What we have here is a rather high powered (400W) small scale system that has very different rates of heating vs. cooling. It shoots up very fast due to the powerful mantle and creeps down way slower due to convection or radiation losses. Boiling of liquids in the flask will act as an accelerant for cooling rate though and stabilize the system.
Also with PID control such systems tend to have profound fluctuations around setpoints because the heat spikes from mantle tend to overshoot the setpoint. A "garden variety" PID assumes cooling and heating rates to be the same and tries to work on a linear trendline. If cooling and heating rates are not matching then we shall have two trendlines with differing slopes.....understandably it is difficult to tune in a set of parameters that match both at the same time :)

draculic acid69 - 26-9-2019 at 03:43

Ok so I got it to sit at 125'c when turned down to zero and it has much finer control than expected and when turned 1/8th of the way up it rose to 140 a quarter of the way up it got to 155, a bit higher it went to 180~ and as I turned it up a bit more it reached over 200 and as my thermometer doesn't go any higher so I turned it off half way probably sits around the 250 mark so it's getting better than it was before.only thing is at zero it still sits at over a hundred 'c so it can't be set to zero power at all.

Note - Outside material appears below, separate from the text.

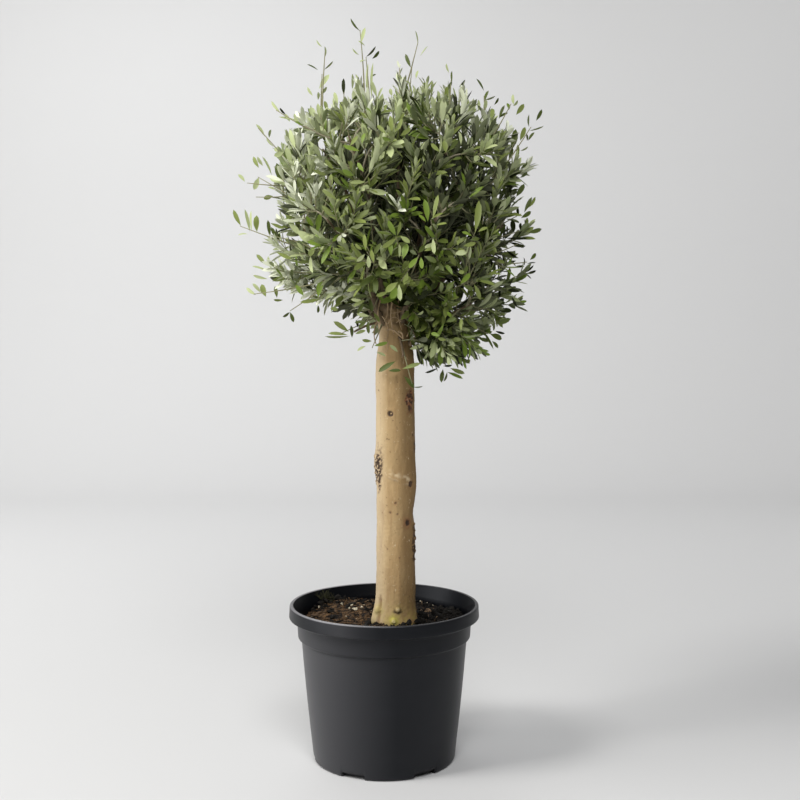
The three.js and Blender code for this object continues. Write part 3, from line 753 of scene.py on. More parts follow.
# Sprigs that stand out at the crown's outline and front; each leaf's tint is how bright it looks, so it
# carries painted light and shade
SPRIGS = tuple(Sprig(*row) for row in (
    ((300, 250, -40), (240, 226, -10), "241 226 233 210 5.5 olive, 250 232 245 209 3.5 sage, "
     "252 232 250 211 3 sage, 257 232 256 215 7.5 olive, 248 234 238 234 2 sage, 263 238 276 243 2 sage"),
    ((302, 238, -50), (272, 236, -20), "270 237 268 220 4.5 deep, 270 223 285 228 4 olive, "
     "276 242 280 233 3 deep"),
    ((302, 202, -50), (258, 177, -15), "259 177 254 190 6.5 sage, 283 184 276 163 9 deep, "
     "288 188 276 180 3 sage"),
    ((290, 190, -50), (247, 183, -30), "245 182 238 173 4 sage, 259 168 252 156 5 olive, "
     "263 166 258 158 4 sage, 272 176 264 155 2.5 sage"),
    ((300, 205, -40), (256, 197, -10), "273 196 264 199 6 olive, 275 190 268 186 3 sage"),
    ((300, 172, -50), (258, 128, -20), "269 138 271 130 3.5 deep, 265 137 257 123 3.5 sage, "
     "274 147 266 139 2 sage, 281 152 274 148 6 sage"),
    ((306, 130, -50), (276, 110, -20), "280 112 270 101 3.5 sage, 286 115 280 108 2.5 dark, "
     "298 121 278 116 3 sage, 290 122 284 113 4 sage, 300 126 294 114 5 sage"),
    ((302, 276, -40), (262, 269, -10), "266 265 256 254 5 olive, 272 271 269 256 3.5 sage, "
     "268 271 252 265 2.5 sage, 268 279 252 275 3.5 sage, 286 271 279 264 4 olive, 276 277 293 277 5 fresh"),
    ((306, 292, -40), (254, 294, -15), "256 295 245 288 4.5 sage, 261 293 253 283 4 sage, "
     "266 297 261 284 7.5 olive, 277 298 275 286 4.5 olive, 283 300 274 300 3 olive"),
    ((312, 296, -40), (290, 311, -25), "290 312 283 317 3 deep, 290 312 294 322 4.5 deep"),
    ((376, 318, -30), (340, 334, -45), "349 332 334 321 6 olive, 348 335 328 332 4 olive, "
     "350 336 325 338 2.5 olive, 352 338 352 326 4 deep, 355 334 365 330 4 olive, 358 328 356 320 3 dark"),
    ((334, 278, -30), (316, 302, -60), "318 298 321 279 8 fresh, 320 299 300 303 5 olive, "
     "304 296 296 285 6 fresh, 335 308 343 295 7 olive, 318 305 318 313 3 deep, 330 308 338 310 5 olive, "
     "325 300 338 288 6 sage"),
    ((330, 232, -60), (292, 218, -95), "284 214 301 224 6 olive, 296 230 315 243 11 sage, "
     "288 222 300 234 7 sage"),
    ((312, 262, -20), (286, 258, -50), "276 252 292 259 5 olive, 295 262 310 262 4 olive, "
     "300 255 312 250 4 sage"),
    ((322, 190, -30), (284, 168, -70), "284 152 274 156 6 sage, 296 150 288 128 6 sage, "
     "292 165 286 147 7 sage, 305 172 298 150 7 sage, 303 196 297 176 7 olive"),
    ((373, 122, -30), (366, 57, -12), "366 57 377 47 2 deep, 372 59 380 51 3 deep, 372 77 376 74 2.5 deep, "
     "368 100 365 62 3 sage, 372 102 370 62 3 sage, 377 98 371 80 5 sage, 378 100 381 86 3 sage, "
     "362 89 363 82 2 deep"),
    ((366, 62, -14), (360, 30, -12), "360 31 349 21 2 deep, 361 43 365 28 4.5 sage, "
     "365 46 358 41 2.5 sage, 359 55 352 48 1.5 sage, 366 60 360 62 2 sage"),
    ((319, 118, -30), (322, 74, -16), "319 89 329 74 6.5 sage, 320 95 327 87 3 sage, "
     "318 70 307 64 2.2 deep, 313 96 307 87 3 sage, 318 100 318 92 3 sage"),
    ((322, 76, -20), (325, 52, -16), "322 47 316 40 1.6 sage, 325 57 326 46 2 sage, 324 70 333 62 1.4 sage"),
    ((346, 122, -40), (344, 92, -30), "344 96 343 78 4.6 dark, 352 90 353 74 3 sage, 359 78 355 74 2 sage, "
     "350 104 358 94 3 deep"),
    ((411, 118, 0), (412, 66, 8), "411 68 405 53 4.2 deep, 399 84 397 72 1.8 deep, 416 79 418 70 3 sage, "
     "408 84 404 78 2 sage, 412 100 410 80 2.5 sage, 417 100 413 84 2.5 sage"),
    ((412, 70, 6), (418, 42, 8), "418 45 416 31 1.6 sage, 420 56 428 46 1.6 sage"),
    ((452, 122, -10), (451, 80, -4), "449 73 446 64 2 sage, 452 83 452 71 2.2 deep, "
     "459 87 465 80 2.2 deep, 449 104 448 84 2.5 sage, 455 104 455 86 2.5 sage, 456 103 468 94 2 olive"),
    ((330, 130, -40), (327, 108, -60), "338 104 334 92 5 sage, 327 112 325 100 4.5 olive, "
     "313 118 311 106 7 sage, 320 118 318 104 5 sage"),
    ((402, 126, -30), (402, 98, -50), "380 113 382 95 5 olive, 392 96 390 89 4 sage, "
     "396 112 394 93 5 sage, 400 108 399 95 4 sage, 406 101 402 86 4.2 deep, 407 101 407 83 4.5 deep, "
     "386 112 385 103 4 olive"),
    ((432, 122, -30), (430, 94, -50), "426 99 427 82 4.5 sage, 431 97 432 81 3.5 sage, "
     "421 98 421 86 3 sage, 446 101 447 87 5 olive, 440 104 438 90 4 sage, 425 112 420 96 7 sage, "
     "436 112 446 96 3 olive"),
    ((484, 128, -30), (484, 96, -20), "484 91 477 78 3 deep, 484 103 488 88 3.6 deep, "
     "484 100 496 96 1.6 sage, 494 105 499 98 2.6 deep, 484 112 486 100 4.5 sage, "
     "468 113 467 96 4.6 olive, 492 119 492 107 7.5 olive, 475 112 473 98 5 sage, 478 112 480 98 4 sage"),
    ((495, 138, -30), (511, 104, -10), "514 105 512 94 3.5 sage, 516 115 524 104 6 olive, "
     "499 119 504 105 3.5 deep, 499 118 508 111 3.4 deep, 509 110 508 102 4 fresh, 513 106 519 100 3 sage"),
    ((512, 160, -30), (531, 127, -10), "529 127 529 113 2 deep, 536 121 542 110 4.2 deep, "
     "528 141 534 132 3.2 deep, 527 141 527 133 3 deep, 529 131 543 127 1.4 olive"),
    ((500, 172, -30), (516, 140, -12), "511 151 517 128 8.5 deep, 520 141 525 127 6 olive, "
     "503 156 504 137 5.4 deep, 517 157 518 146 4.2 olive, 509 161 513 147 4.4 deep, "
     "520 151 528 148 1.6 sage"),
    ((494, 186, -30), (518, 172, -12), "520 169 528 162 3.2 deep, 520 178 527 172 3.4 deep, "
     "511 181 519 164 7 deep, 500 190 506 182 7 olive, 511 194 511 184 3 dark"),
    ((488, 206, -30), (515, 194, -14), "516 197 524 184 6.5 deep, 500 205 512 200 9 olive, "
     "505 194 494 190 6 deep"),
    ((490, 226, -30), (521, 214, -14), "524 213 532 197 4.4 deep, 528 208 538 196 4 olive, "
     "521 218 532 211 5.5 deep, 519 216 517 207 3 dark, 505 214 516 214 3 sage"),
    ((488, 242, -30), (519, 231, -16), "514 233 512 220 6.4 dark, 519 232 529 223 6.5 deep, "
     "528 233 542 229 5.5 deep, 501 236 504 222 6 deep, 520 230 521 223 3 dark"),
    ((486, 264, -30), (518, 244, -16), "512 246 526 246 4 dark, 505 238 528 238 3 dark, "
     "506 250 516 258 2.6 dark"),
    ((498, 270, -30), (527, 262, -16), "513 268 524 266 3 dark, 524 266 525 257 2 dark, "
     "530 260 537 253 4.4 deep, 527 264 536 262 1.5 dark"),
    ((506, 282, -20), (525, 272, -10), "524 273 534 266 2.6 dark, 526 274 536 270 3.2 dark, "
     "524 273 532 279 2 dark"),
    ((484, 290, -30), (508, 290, -20), "506 290 522 290 5.5 dark, 505 288 512 281 4 dark, "
     "500 298 500 287 3 dark, 512 296 517 307 2.6 dark, 496 284 510 280 5 deep"),
    ((474, 308, -30), (498, 308, -24), "498 311 513 310 6.5 dark, 499 304 504 298 5 dark, "
     "495 324 511 319 6.5 deep, 484 326 486 316 6 sage"),
    ((468, 326, -30), (488, 334, -30), "490 334 503 339 7 deep, 495 331 505 333 3 dark, "
     "492 341 499 348 4 deep, 481 328 494 349 3 deep, 478 338 490 341 5 deep"),
    ((448, 336, -30), (466, 350, -40), "462 346 479 347 6.5 deep, 468 351 478 358 2 deep, "
     "463 356 466 369 3.2 fresh, 467 362 470 360 5 olive, 459 352 461 364 4 fresh"),
    ((438, 338, -20), (446, 366, -30), "450 368 465 374 5.5 olive, 447 372 463 378 4 fresh, "
     "438 368 425 373 3 dark, 443 366 452 365 3 dark, 443 369 441 382 5.4 deep, 447 372 445 382 3 deep"),
    ((432, 330, -30), (433, 352, -50), "434 354 430 366 5.5 deep, 438 352 441 361 5 olive, "
     "428 352 424 360 3 sage, 442 346 431 353 6.5 sage, 428 343 410 350 5 sage, 441 350 447 354 4 fresh"),
    ((402, 262, -150), (396, 237, -206), "396 236 388 221 6.5 fresh, 397 236 401 221 4 olive, "
     "400 236 410 243 6 olive, 397 238 382 248 6 olive, 393 235 377 231 4 deep, 403 259 407 243 8 fresh, "
     "399 258 400 244 3.4 sage, 391 256 390 242 6 fresh"),
    ((380, 272, -140), (367, 252, -190), "366 251 364 234 5 olive, 365 254 357 262 4.5 sage, "
     "368 255 369 268 5.5 sage, 373 256 381 243 5.5 deep, 374 263 371 250 5 olive, 362 250 355 244 4 olive"),
    ((412, 276, -150), (419, 255, -200), "418 257 409 268 6.5 fresh, 421 257 422 269 5.5 fresh, "
     "424 256 437 262 6.5 deep, 418 253 425 245 5.5 deep, 417 255 410 250 5 deep, 424 251 434 248 4 olive"),
    ((414, 262, -120), (401, 281, -170), "397 273 379 273 5.5 olive, 398 282 385 292 8 olive, "
     "399 284 400 301 6.5 sage, 397 287 391 299 9 fresh, 408 272 404 285 6 olive, 388 292 376 296 5 olive, "
     "403 284 410 280 4 olive"),
    ((436, 236, -150), (431, 220, -206), "433 219 438 193 5.4 olive, 428 222 425 199 7.5 fresh, "
     "431 219 443 212 3.2 olive, 433 238 434 254 5.5 sage, 425 236 424 246 3.4 olive, "
     "436 225 447 224 3 olive, 426 222 419 214 4 fresh"),
    ((462, 246, -130), (476, 230, -180), "475 233 481 199 8.5 olive, 470 234 467 222 5 deep, "
     "478 232 488 226 4 olive, 472 236 462 231 4 fresh"),
    ((476, 262, -130), (465, 250, -180), "454 254 467 252 7 sage, 463 246 476 243 5.5 olive, "
     "470 240 480 238 5 deep, 458 246 459 236 4 olive"),
    ((476, 296, -120), (460, 280, -170), "453 275 446 264 5.5 fresh, 460 284 471 273 6.5 fresh, "
     "455 281 446 289 6 deep, 463 285 474 290 5.5 deep, 462 275 468 266 5 deep, 474 284 482 300 6 olive, "
     "458 272 464 272 5 olive"),
    ((462, 306, -90), (447, 322, -140), "446 322 456 318 5.5 deep, 444 323 436 339 4.5 fresh, "
     "461 331 461 318 4 olive, 452 318 447 312 4 fresh, 440 336 431 333 5 fresh, 447 340 438 338 4 olive, "
     "454 314 447 300 3 deep"),
    ((352, 168, -150), (352, 150, -196), "360 151 343 145 5.5 fresh, 350 146 358 136 5 olive, "
     "362 144 364 132 4.5 fresh, 354 176 343 171 6 fresh, 364 172 357 162 5 fresh, 366 182 350 183 5 olive"),
    ((330, 196, -140), (332, 178, -190), "337 200 322 190 5 olive, 328 176 313 170 4 olive, "
     "342 186 333 176 5 deep, 334 170 325 160 5 olive, 312 178 303 182 3 olive"),
    ((384, 148, -150), (392, 130, -200), "392 132 390 116 6 olive, 397 133 402 118 5 olive, "
     "386 134 377 124 5 olive, 400 136 411 128 5 olive, 391 140 382 138 4 fresh"),
    ((403, 350, -60), (412, 384, -62), "396 361 377 372 6.4 deep, 388 371 401 370 4 deep, "
     "402 369 421 363 5 olive, 404 376 415 388 5.4 deep, 413 387 423 387 1.6 deep, 398 352 390 345 4 sage"),
    ((378, 288, -70), (362, 300, -84), "374 292 360 286 5 deep, 370 296 354 296 4.5 deep, "
     "366 300 352 306 4.5 olive, 364 302 358 314 5 deep, 370 298 372 312 5 deep, "
     "376 292 384 302 4.5 fresh, 362 300 350 300 4 sage"),
    ((380, 300, -64), (366, 322, -76), "374 310 362 304 4.5 deep, 370 316 356 314 4.5 sage, "
     "367 321 358 328 4.5 deep, 368 320 368 334 4.5 deep, 373 312 380 322 4 olive, 366 322 354 322 4 deep"),
    ((378, 336, -46), (372, 348, -44), "374 346 388 342 4.6 fresh, 376 352 386 356 3 sage, "
     "366 346 357 350 3 sage, 372 341 362 340 4 olive"),
    ((452, 170, -130), (446, 150, -180), "446 153 444 140 7 olive, 449 150 458 140 5 deep, "
     "440 152 431 143 5 olive, 461 145 460 131 4 sage, 452 160 462 157 4 deep"),
))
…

draculic acid69 - 26-9-2019 at 04:56

I've just hooked up the second thyristor circuit I have from a different company and even turned down to zero with no adjustments its slowly reached 90 and is still going up but it's happening slower than the other one.ill see how fine the temperature control
is with this one.

[Edited on 26-9-2019 by draculic acid69]

draculic acid69 - 26-9-2019 at 05:16

This second circuit seems to hover around 90'c when turned down to zero which is half as hot as the first one.
Seems to be a fair amount of variation in these things as even after adjusting the preset resistor thing I couldn't get it to sit at this low of a temperature.